Sturdy development places more emphasis on up-front design.
In practice, the two are more alike than different, but what researchers actually do is different from both.
Arguments about programming should be based on empirical studies of software development.

Challenges

FIXME

Summary

The key idea of this chapter is that good software comes from iteration with feedback. The way to create a complex program that is fast and correct is to make something simple and slow, get tests in place to make sure that it keeps producing the right answer as changes are made, and then to add features and make performance improvements one at a time. Choosing the right algorithms and data structures can yield enormous speedups, so we should always look there first for performance gains. This is where a broad knowledge of computer science comes in handy: any good book on data structures and algorithms describes dozens or hundreds of things that are exactly what's needed to solve some obscure but vital performance problem.

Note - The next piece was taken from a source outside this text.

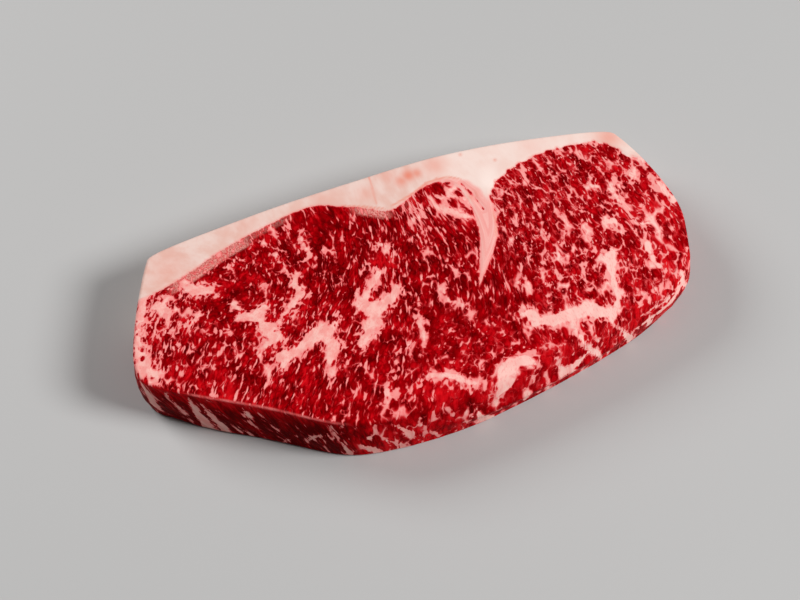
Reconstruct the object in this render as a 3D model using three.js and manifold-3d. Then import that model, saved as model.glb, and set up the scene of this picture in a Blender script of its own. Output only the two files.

And improving the quality of our code improves both our performance and the machine's: it is the opposite of an either/or tradeoff. Well-structured programs are easier to optimize than poorly-structured ones, so if we build our program as a collection of functions more-or-less independent functions, we can improve those functions more or less independently.

The same ideas apply at a larger scale. If we want the next project to take less time (and hurt less) than this one, we need to improve our development process rather than putting more hours into doing things the wrong way. In the long run, what distinguishes successful teams and projects from unsuccessful ones isn't any specific set of practices, but humility.